The research cannot be ignored because it records the responses of 250 senior IT executives in the UK. It highlights that cyber crime pays because the perpetrators are prepared to spend an estimated US$ 1 Trillion dollars on it each year. Significantly, while many IT experts point the finger at Russia and China, many of the attacks actually start in North America.

Gary Jowett, from Computer & Network Consultants in Brighton, said: “The report shows cyber attacks in the UK are becoming ever more frequent and sophisticated. They are more difficult to defend against because the people behind it are able to disguise where the attack comes from and can keep changing where they launch it from. Businesses need to set aside more budget for regular security audits to combat these criminals. Too many companies wait until the horse has bolted before doing anything about it. When the nightmare happens, corporate and customer data is often compromised manifesting in terminal damage to your business.”

Simple but effective

Ensure your company has sound security processes and protocols in place. Simple things, for example, such as making sure your system makes password changes mandatory so that everyone has to update their password regularly.

Also, discourage staff from importing files from personal computers onto your business network and incentivise employees to police their own behaviour for example, by rewarding people who blow the whistle when they see others sharing passwords. The fact remains that the enemy isn’t just outside the gates of your castle, it’s inside where sloppy practises can unlock the door to malicious attacks.
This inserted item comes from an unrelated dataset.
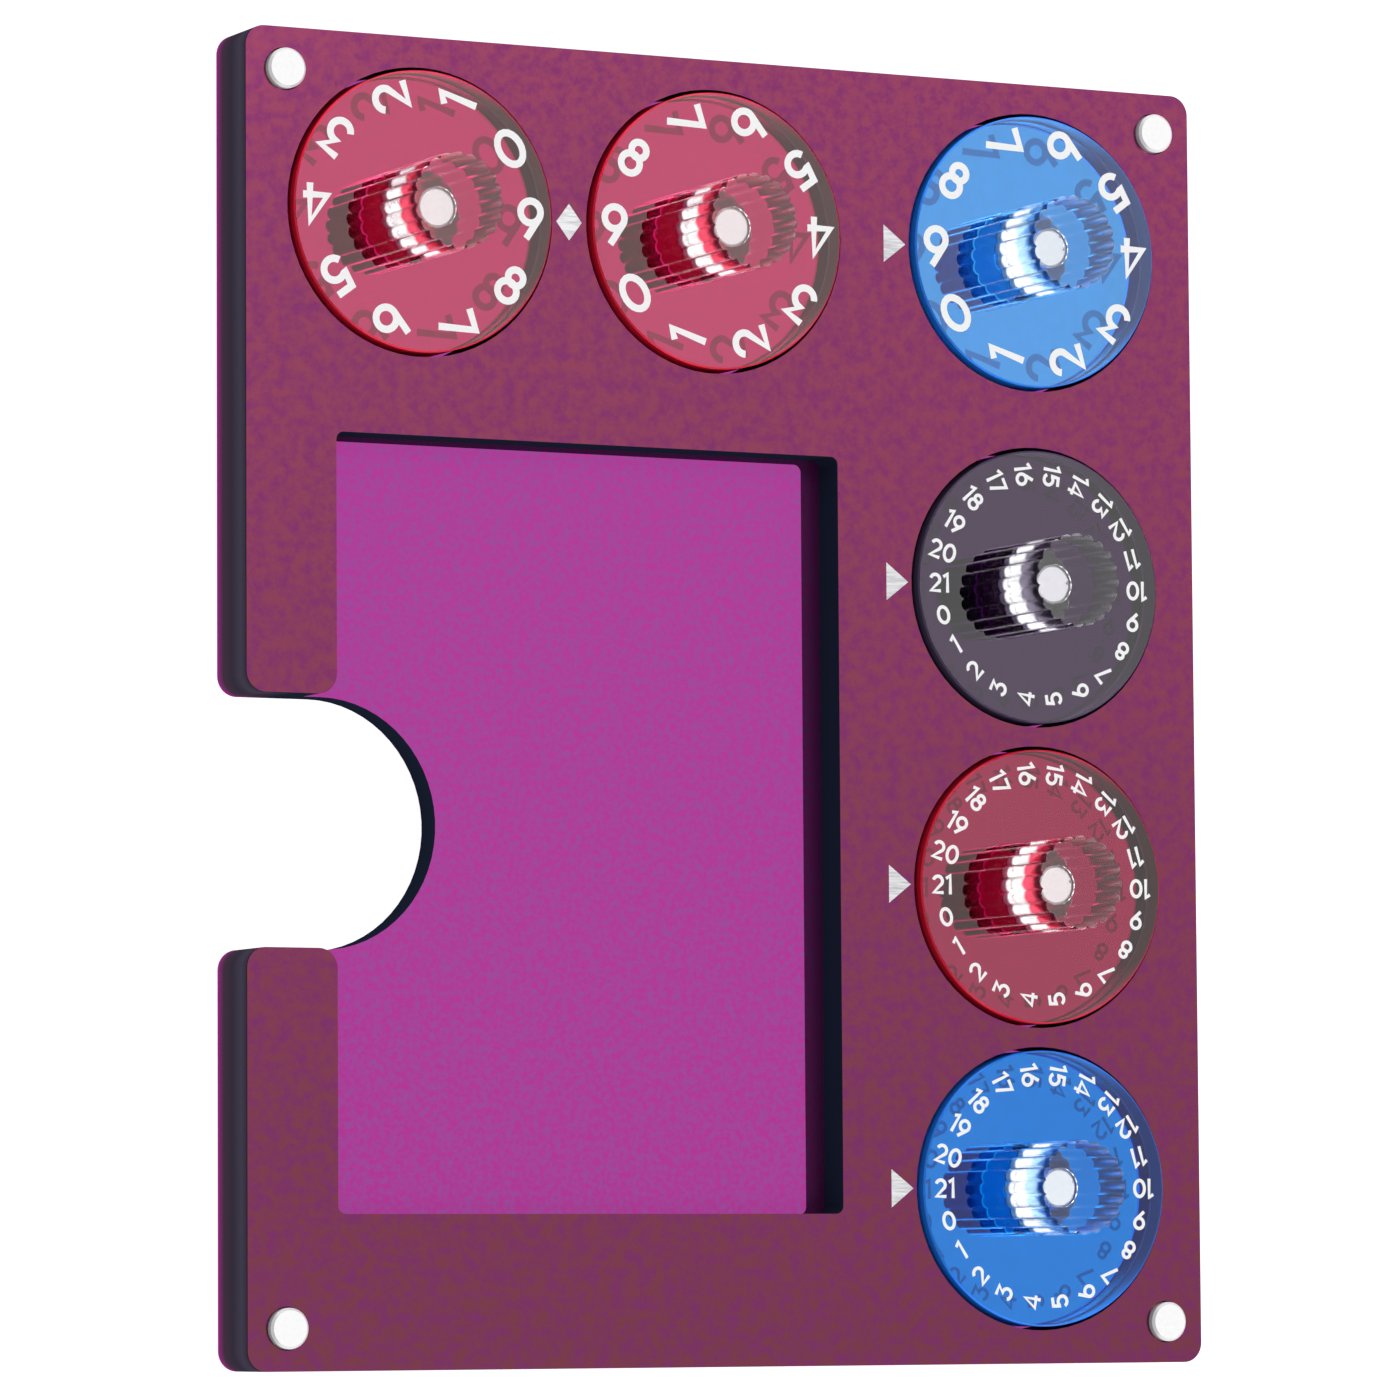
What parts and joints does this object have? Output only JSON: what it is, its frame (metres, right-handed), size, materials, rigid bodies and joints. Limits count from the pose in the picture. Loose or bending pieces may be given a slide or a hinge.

Another report estimates that cyber crime, if measured by GDP, would be the 24th biggest economy in the world. Cyber criminals made US$600 billion last year which is a 32 per cent increase on the previous 12 months.

Gary added: “What’s also alarming is that RiskIQ’s latest Evil Internet Minute report reveals how hackers are increasing their attacks on small and medium sized businesses because they’re much softer targets for attackers and often commit less time and resource proportionately to IT security. So, don’t assume that the criminals are just after the FTSE 100 big cats, they can rake in millions from smaller enterprises because the power of digital communication helps them cast their net far and wide, making the chance of catching you in their trawl much more likely.”